Only the lines from the first one through the line with "at its base." should be printed, exactly as they appear.

::::

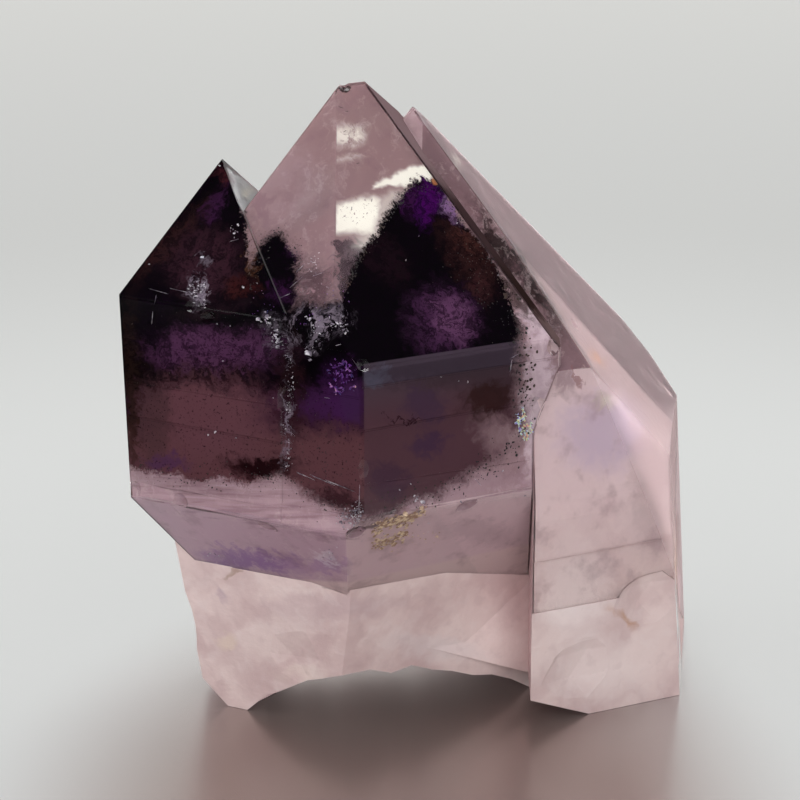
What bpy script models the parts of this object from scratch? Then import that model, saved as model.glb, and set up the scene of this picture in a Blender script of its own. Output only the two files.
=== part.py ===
"""A small cluster of quartz crystals, amethyst over smoky phantoms, broken off at its base.

Three crystals share one growth direction and have grown into each other: the large front head, the
smaller crystal on its left, and the pale crystal behind and below, with the stem that carries the head.
They are one stone, so they are joined in one solid. It stands on its broken base: up is +Z, the side
with the large front faces looks along -Y, and the origin is below the middle, on the surface it
stands on.
"""
import bmesh
import bpy
import math
from mathutils import Vector

MM = 0.001

# Quartz keeps its angles: six prism sides 60 degrees apart, each under a tip face that dips 51.8.
TIP_DIP = 51.8
RIGHT, LEFT, EAST, WEST, BACK_RIGHT, BACK_LEFT, BACK = 30, -30, 90, -90, 150, -150, 180

# Growth axes, millimetres from the middle of the footprint.
HEAD_AXIS = (-3.8, -3.13)
SIDE_AXIS = (-14.5, -4.73)
PALE_AXIS = (-1.0, 0.07)
STEM_AXIS = (-3.5, -0.13)

# The head: where its tip faces would meet its axis, how far its sides are from it.
HEAD_SIDE = 14.05
HEAD_SIDE_LEFT = 14.26
HEAD_RIDGE_RIGHT = 48.3
HEAD_RIDGE_EAST = 47.6
HEAD_RIDGE_LEFT = 51.05
HEAD_RIDGE_BACK = 46.9
HEAD_SHOULDER = 14.14
HEAD_WAIST = 12.2
HEAD_WAIST_TOP = 28.3
HEAD_FLOOR = 9.0
STEM_TOP = 16.5

# The side crystal, whose front faces lie in line with the head's.
SIDE_HALF = 7.4
SIDE_SEAM = 12.4
SIDE_TIP = 42.8

# The pale crystal: its east side leans out and its front leans in toward the base.
PALE_TIP = 44.6
PALE_EAST = 21.2
PALE_EAST_TURN = 85
PALE_FRONT = 14.87
PALE_FRONT_LOW = 13.15
PALE_BACK = 19.1
PALE_STEP = 9.45
PALE_RECESS = 8.0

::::

[TASK ANSWER]
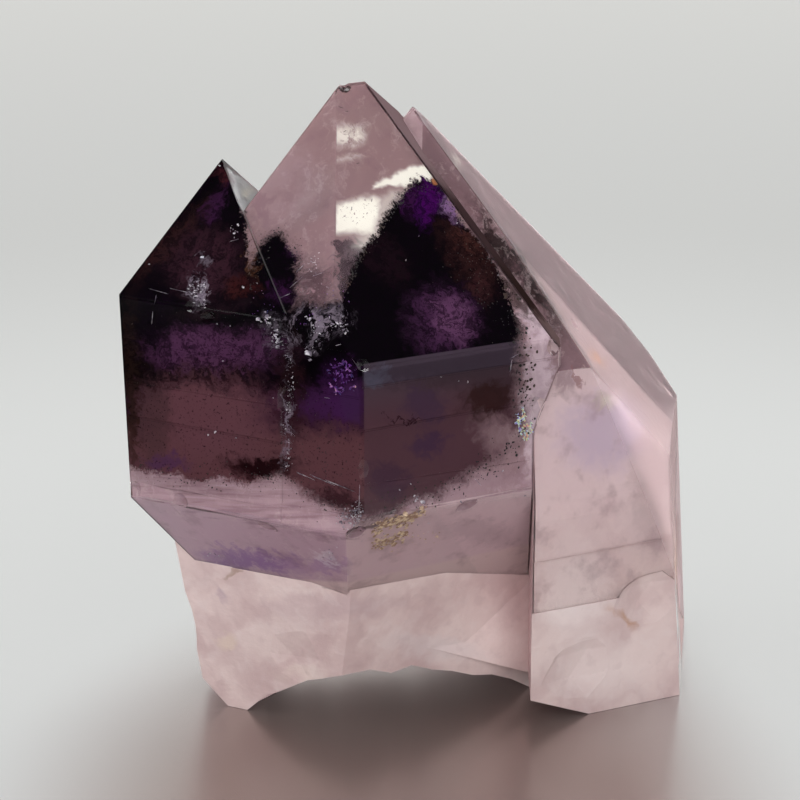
What bpy script models the parts of this object from scratch? Then import that model, saved as model.glb, and set up the scene of this picture in a Blender script of its own. Output only the two files.
=== part.py ===
"""A small cluster of quartz crystals, amethyst over smoky phantoms, broken off at its base.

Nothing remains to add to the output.